* start AVAILABLE DATA *

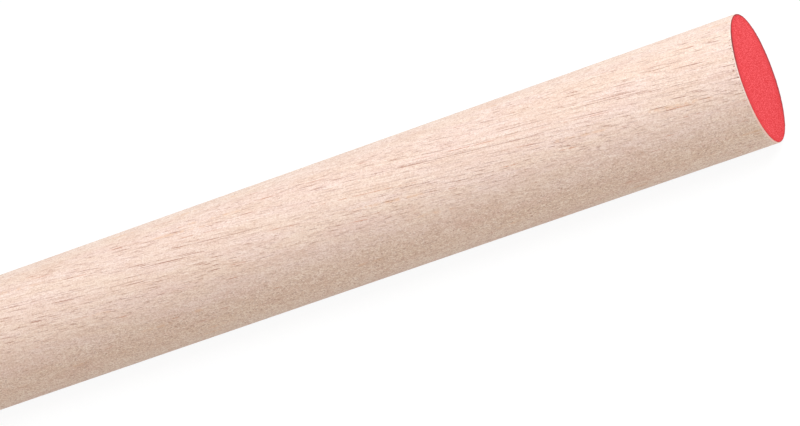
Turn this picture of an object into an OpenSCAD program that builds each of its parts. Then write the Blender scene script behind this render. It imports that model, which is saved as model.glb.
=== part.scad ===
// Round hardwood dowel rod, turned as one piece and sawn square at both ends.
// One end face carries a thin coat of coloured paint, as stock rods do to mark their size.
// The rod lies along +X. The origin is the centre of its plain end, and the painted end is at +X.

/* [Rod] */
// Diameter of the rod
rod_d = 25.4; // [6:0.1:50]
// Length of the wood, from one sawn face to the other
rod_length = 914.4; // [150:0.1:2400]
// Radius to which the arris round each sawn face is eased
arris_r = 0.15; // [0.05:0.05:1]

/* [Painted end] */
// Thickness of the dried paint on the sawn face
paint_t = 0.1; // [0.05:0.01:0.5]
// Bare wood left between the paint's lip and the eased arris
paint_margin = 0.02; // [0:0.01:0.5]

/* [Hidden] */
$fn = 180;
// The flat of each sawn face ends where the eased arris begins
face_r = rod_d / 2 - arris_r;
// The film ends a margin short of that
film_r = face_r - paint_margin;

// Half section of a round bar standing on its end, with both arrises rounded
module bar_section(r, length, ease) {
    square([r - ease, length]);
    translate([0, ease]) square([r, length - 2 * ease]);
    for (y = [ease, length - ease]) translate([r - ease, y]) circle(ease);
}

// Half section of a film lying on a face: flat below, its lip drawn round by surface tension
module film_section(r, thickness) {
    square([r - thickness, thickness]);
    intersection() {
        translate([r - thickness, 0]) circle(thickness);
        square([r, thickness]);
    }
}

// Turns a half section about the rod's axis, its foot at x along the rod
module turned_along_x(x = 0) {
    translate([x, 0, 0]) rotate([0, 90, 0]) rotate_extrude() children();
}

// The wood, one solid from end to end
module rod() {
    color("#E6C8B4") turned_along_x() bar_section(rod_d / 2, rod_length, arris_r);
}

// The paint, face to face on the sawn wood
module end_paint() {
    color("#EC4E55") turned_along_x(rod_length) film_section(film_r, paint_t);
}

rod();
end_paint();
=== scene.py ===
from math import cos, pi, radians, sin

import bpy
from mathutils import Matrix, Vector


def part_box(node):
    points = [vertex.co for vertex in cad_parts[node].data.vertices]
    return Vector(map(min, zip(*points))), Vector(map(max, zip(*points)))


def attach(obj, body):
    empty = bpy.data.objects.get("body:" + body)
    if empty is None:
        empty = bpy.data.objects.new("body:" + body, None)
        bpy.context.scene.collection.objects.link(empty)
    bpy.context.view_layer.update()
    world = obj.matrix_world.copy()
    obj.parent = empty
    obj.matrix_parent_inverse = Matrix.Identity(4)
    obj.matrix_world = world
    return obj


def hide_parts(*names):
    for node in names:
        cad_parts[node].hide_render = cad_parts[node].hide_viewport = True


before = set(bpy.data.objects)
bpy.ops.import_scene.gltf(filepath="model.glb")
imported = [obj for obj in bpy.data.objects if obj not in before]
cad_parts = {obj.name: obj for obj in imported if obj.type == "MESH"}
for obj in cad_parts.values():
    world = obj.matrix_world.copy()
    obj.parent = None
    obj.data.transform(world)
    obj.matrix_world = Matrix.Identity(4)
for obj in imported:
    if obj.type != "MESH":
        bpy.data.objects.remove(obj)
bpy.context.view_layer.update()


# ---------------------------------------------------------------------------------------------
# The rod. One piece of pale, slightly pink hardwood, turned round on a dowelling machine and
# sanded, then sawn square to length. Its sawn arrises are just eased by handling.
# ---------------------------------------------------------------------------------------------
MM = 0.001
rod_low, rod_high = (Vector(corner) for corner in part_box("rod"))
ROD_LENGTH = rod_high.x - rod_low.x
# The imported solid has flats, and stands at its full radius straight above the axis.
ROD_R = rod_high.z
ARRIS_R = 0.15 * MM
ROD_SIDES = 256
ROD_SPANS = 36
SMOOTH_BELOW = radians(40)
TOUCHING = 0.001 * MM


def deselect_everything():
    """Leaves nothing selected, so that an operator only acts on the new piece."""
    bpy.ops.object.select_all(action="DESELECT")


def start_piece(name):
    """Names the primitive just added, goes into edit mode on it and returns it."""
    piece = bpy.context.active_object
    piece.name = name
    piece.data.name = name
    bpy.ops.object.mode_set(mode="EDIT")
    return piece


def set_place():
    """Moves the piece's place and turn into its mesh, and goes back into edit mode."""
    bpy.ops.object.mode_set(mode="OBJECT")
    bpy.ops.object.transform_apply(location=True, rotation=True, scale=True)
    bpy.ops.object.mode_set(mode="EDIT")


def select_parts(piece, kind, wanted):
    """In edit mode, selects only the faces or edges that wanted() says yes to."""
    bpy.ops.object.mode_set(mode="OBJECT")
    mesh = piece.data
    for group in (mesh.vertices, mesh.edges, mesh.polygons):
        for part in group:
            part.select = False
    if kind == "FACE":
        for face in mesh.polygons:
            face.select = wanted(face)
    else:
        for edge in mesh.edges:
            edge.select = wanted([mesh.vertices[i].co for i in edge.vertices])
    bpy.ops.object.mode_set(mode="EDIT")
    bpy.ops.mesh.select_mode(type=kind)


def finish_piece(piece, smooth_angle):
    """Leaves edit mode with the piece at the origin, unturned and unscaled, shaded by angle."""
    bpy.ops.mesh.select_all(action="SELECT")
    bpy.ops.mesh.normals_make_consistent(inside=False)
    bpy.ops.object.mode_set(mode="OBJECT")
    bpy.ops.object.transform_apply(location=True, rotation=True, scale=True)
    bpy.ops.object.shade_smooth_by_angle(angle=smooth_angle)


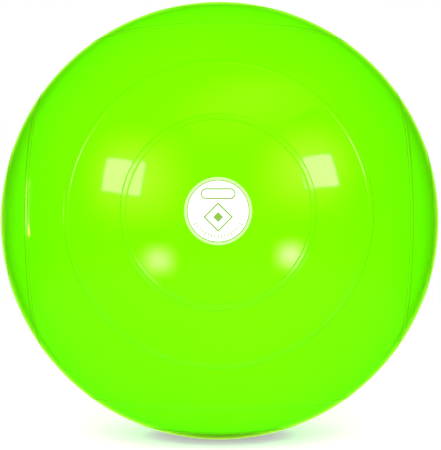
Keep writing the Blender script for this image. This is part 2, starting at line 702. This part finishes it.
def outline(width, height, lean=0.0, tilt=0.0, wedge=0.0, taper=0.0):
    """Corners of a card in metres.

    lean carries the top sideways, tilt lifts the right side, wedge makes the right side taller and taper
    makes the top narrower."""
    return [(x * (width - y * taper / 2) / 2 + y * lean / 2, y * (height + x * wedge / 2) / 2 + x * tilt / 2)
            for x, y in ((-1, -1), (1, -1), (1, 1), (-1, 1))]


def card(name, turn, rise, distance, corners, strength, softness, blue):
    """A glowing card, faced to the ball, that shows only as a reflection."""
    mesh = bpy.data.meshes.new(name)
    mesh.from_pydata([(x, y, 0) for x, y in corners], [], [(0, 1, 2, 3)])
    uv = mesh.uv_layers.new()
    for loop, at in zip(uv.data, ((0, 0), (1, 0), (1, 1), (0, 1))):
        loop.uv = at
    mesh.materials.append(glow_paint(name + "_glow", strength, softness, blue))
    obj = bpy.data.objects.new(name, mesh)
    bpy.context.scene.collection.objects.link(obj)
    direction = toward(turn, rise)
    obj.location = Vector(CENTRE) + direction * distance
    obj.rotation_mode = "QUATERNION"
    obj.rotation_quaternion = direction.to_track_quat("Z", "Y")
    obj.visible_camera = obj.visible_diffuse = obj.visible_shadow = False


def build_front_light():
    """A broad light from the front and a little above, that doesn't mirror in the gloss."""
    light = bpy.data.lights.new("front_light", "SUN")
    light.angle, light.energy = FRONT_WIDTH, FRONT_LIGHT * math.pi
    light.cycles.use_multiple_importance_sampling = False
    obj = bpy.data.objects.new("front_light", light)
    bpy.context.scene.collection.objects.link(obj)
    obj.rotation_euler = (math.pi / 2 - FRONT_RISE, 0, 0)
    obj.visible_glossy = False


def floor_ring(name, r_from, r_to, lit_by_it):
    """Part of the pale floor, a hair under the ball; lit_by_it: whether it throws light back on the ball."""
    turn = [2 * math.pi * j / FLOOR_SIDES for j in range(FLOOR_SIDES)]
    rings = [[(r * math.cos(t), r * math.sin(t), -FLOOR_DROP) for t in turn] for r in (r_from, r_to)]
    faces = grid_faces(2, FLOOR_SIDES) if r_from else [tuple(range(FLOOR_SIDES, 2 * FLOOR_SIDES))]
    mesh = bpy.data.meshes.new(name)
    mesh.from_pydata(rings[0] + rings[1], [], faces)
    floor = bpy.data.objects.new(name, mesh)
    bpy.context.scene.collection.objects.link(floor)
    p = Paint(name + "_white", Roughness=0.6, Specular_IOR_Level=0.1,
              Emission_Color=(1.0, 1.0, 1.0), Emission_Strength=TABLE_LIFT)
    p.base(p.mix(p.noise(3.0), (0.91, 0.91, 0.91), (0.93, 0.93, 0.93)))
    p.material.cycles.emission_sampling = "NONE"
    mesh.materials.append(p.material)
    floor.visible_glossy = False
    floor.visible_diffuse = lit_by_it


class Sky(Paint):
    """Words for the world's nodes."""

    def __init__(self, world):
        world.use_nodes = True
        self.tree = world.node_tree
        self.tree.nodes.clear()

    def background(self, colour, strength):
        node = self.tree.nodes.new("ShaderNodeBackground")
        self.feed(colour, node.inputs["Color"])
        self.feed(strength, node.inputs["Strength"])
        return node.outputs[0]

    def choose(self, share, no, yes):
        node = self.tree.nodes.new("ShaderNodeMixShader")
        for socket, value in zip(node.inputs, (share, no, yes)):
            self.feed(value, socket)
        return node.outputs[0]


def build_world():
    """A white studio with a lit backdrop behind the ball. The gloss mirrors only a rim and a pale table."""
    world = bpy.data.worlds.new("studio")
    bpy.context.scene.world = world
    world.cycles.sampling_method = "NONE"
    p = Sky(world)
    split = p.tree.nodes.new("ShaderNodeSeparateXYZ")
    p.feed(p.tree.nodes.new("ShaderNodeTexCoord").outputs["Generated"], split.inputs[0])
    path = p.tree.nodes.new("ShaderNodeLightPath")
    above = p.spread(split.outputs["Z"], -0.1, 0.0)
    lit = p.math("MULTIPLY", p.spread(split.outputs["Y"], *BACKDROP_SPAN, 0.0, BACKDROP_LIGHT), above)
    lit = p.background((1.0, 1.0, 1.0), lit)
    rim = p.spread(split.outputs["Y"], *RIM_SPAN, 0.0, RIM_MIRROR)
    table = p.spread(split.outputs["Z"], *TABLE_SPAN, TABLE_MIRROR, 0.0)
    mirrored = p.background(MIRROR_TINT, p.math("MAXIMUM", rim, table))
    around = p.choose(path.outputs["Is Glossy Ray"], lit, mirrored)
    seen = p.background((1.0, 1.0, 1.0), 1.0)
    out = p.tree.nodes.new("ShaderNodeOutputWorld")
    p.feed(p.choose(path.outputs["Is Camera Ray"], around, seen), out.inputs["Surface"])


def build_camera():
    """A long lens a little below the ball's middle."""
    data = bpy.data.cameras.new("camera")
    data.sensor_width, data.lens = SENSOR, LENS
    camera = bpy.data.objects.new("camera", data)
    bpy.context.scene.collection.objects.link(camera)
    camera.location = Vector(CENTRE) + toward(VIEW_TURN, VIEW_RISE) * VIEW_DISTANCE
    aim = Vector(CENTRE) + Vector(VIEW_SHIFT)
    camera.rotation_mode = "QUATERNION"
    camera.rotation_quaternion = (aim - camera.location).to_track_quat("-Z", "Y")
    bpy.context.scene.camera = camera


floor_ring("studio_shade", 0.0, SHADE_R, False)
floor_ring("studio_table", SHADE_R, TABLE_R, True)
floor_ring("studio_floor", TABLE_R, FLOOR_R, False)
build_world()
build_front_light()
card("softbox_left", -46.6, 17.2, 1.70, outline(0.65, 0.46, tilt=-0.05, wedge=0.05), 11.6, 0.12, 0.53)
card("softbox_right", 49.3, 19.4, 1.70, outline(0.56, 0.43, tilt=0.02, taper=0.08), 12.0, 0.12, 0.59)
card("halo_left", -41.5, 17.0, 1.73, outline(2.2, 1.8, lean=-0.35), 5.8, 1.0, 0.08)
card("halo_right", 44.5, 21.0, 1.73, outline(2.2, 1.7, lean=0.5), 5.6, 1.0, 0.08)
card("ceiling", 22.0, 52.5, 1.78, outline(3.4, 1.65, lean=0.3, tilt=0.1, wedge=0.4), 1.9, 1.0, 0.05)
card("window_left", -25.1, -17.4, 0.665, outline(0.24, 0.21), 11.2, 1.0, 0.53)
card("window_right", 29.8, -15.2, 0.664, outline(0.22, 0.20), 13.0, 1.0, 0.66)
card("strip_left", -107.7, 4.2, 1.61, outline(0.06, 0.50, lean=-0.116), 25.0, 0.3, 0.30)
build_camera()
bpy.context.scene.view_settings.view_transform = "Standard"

* end AVAILABLE DATA *

TASK TO COMPLETE
Quote the listing word for word from its first line through the line in which "end is at +X." appears.

REPLY TO THE EXERCISE
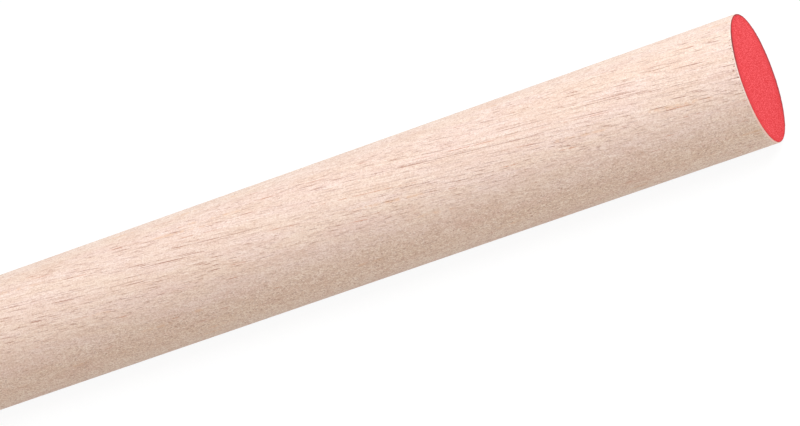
Turn this picture of an object into an OpenSCAD program that builds each of its parts. Then write the Blender scene script behind this render. It imports that model, which is saved as model.glb.
=== part.scad ===
// Round hardwood dowel rod, turned as one piece and sawn square at both ends.
// One end face carries a thin coat of coloured paint, as stock rods do to mark their size.
// The rod lies along +X. The origin is the centre of its plain end, and the painted end is at +X.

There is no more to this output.